Cerita-ceritanya tentang kehidupan pasca-menikah kemudian membuat saya
tersenyum sekaligus sadar; betapa sudut pandang bisa berubah, seiring dengan
pengalaman yang kita punya.
Benar sekali apa yang dikatakan oleh dosen saya tadi, bahwa sebanyak apapun
seorang lajang belajar tentang teori pernikahan, pada akhirnya pasti akan tetap
berbeda dengan mereka yang benar-benar sudah menikah. Saya sendiri, honestly, sudah mulai membaca buku-buku
tentang pernikahan bahkan sebelum berpikir ke arah sana *uhuk! Sebenarnya, salah satu faktornya hanya karena ingin
melengkapi koleksi buku karya penulis yang saya gemari tulisannya sih..

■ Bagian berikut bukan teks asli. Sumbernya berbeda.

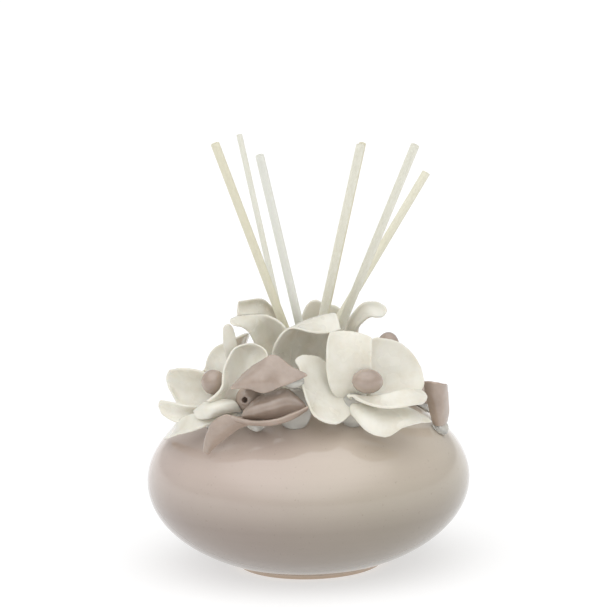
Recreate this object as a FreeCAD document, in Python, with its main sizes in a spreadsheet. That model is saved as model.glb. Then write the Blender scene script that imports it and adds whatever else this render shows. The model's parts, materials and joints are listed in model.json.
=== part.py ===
import FreeCAD, Part
import math
import os
from FreeCAD import Placement, Rotation, Vector

# A reed diffuser: a squat, hollow, glazed ceramic vessel with a small mouth, scented
# oil inside, seven reeds that stand in the mouth, and hand-formed porcelain flowers
# bonded around the mouth with clear glue.  Millimetres.  The origin is the middle of
# the foot ring on the table, +Z is up and the front of the piece faces -Y.

os.makedirs("parts", exist_ok=True)
doc = FreeCAD.newDocument("reed_diffuser")

SIZES = [
    ("vessel_radius", 66.0),
    ("vessel_half_height", 38.0),
    ("vessel_centre_height", 35.5),
    ("cavity_radius", 61.5),
    ("cavity_half_height", 31.5),
    ("cavity_centre_height", 36.5),
    ("mouth_radius", 13.0),
    ("mouth_top_height", 80.0),
    ("foot_radius", 29.8),
    ("foot_top_radius", 32.0),
    ("foot_height", 2.4),
    ("foot_recess_radius", 24.5),
    ("foot_recess_depth", 1.2),
    ("oil_level", 17.0),
    ("oil_clearance", 0.3),
    ("reed_bore_clearance", 0.4),
    ("reed_radius", 1.75),
    ("thin_reed_radius", 1.25),
    ("slim_reed_radius", 1.4),
    ("petal_root_thickness", 1.9),
    ("petal_tip_thickness", 1.1),
    ("bud_hole_radius", 1.2),
    ("bud_hole_depth", 5.0),
]

sheet = doc.addObject("Spreadsheet::Sheet", "sizes")
for row, (alias, value) in enumerate(SIZES, start=1):
    sheet.set("A%d" % row, alias)
    sheet.set("B%d" % row, str(value))
    sheet.setAlias("B%d" % row, alias)
doc.recompute()

nodes = []


def size(alias):
    return float(sheet.get(alias))


def keep(feature, label):
    """Name a finished sub-part and put it on the list of files to write."""
    feature.Label = label
    nodes.append(feature)
    return feature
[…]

#ngelesmodeON. Ah, bukankah kita harus berilmu sebelum berkata dan beramal, yes?
Dan, semakin saya belajar, semakin saya sadar bahwa memang harus banyak
sekali yang dipelajari sebelum memasuki pintu gerbang pernikahan tersebut.

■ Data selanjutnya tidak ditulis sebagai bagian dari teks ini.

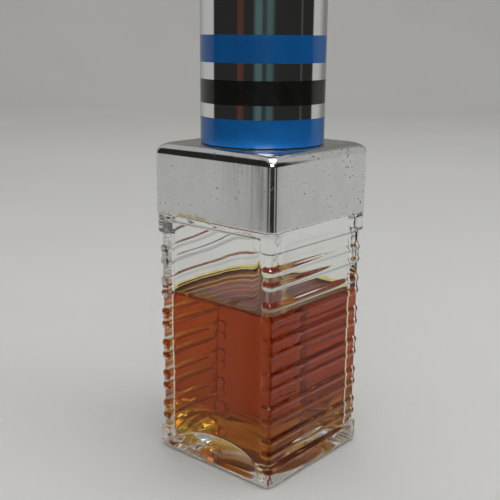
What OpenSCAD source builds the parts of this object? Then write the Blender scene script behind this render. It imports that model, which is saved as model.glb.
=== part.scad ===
// Square splash bottle for aftershave: ribbed glass body, plated shoulder cover and a
// tall round screw cap with three coloured bands. Millimetres, +Z up.
// The origin is the middle of the base. The smooth faces look along -Y and +Y, the ribbed
// faces along -X and +X.

/* [Glass bottle] */
// Outside width of the square bands at the foot and at the top of the glass
bottle_w = 40; // [38:0.5:42]
// Corner radius of those bands, seen from above
corner_r = 2.05; // [1.9:0.05:3]
// Height of the glass up to the ledge that the shoulder cover stands on
glass_h = 66.7; // [66:0.1:68]
// Height of the foot band
foot_band_h = 6; // [5:0.1:7]
// Height of the band under the ledge
top_band_h = 5.2; // [4:0.1:5.5]
// How far the grooves and the smooth panels lie behind the bands
recess = 1.05; // [0.8:0.05:1.2]
// Thickness of the glass behind a groove
wall = 1.8; // [1.6:0.05:2.6]
// Height of the middle of the floor inside the bottle
floor_top_z = 7.4; // [7:0.1:8.5]
// Height of the aftershave's surface
fill_z = 45.3; // [20:0.1:60]

/* [Ribs] */
// Number of pairs of ribs on each ribbed face
rib_pairs = 6; // [1:1:6]
// Distance from one pair to the next
pair_pitch = 8.9; // [8:0.1:8.9]
// Distance between the two ribs of a pair
rib_gap = 3.45; // [3:0.05:3.6]
// Height of the uppermost rib's centre
top_rib_z = 57; // [56:0.1:57.5]
// How far a rib stands out of the grooves
rib_h = 0.55; // [0.3:0.05:0.8]
// Radius of a rib's rounded crest
rib_r = 1.3; // [1.1:0.05:1.5]
// How far a rib runs onto the smooth face before its end curves in
rib_end = 1; // [0.5:0.1:2.5]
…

Tapi.... setelah benar-benar memasukinya, pemahaman baru kemudian muncul;
ternyata, jauuuuh lebih banyak yang harus dipelajari setelah ‘nyebur’ ke
dalamnya. Sebagai seorang astronot, meski kaki sudah menapak pada bulan,
nyatanya kita tidak boleh berhenti belajar. Belakangan saya semakin sadar, saat
kemudian kerap kali mendapat masukan bahwa sebagai seorang istri, seharusnya saya begini... seharusnya saya
begitu. Saya jadi sadar: wah, belajar yang kemarin ternyata memang sama
sekali tidak cukup! Lebih dari itu, teori yang nyempil di antar kerutan-kerutan
otak ini, ternyata memang jauh lebih mudah dibaca daripada diamalkan. *ya iyalah...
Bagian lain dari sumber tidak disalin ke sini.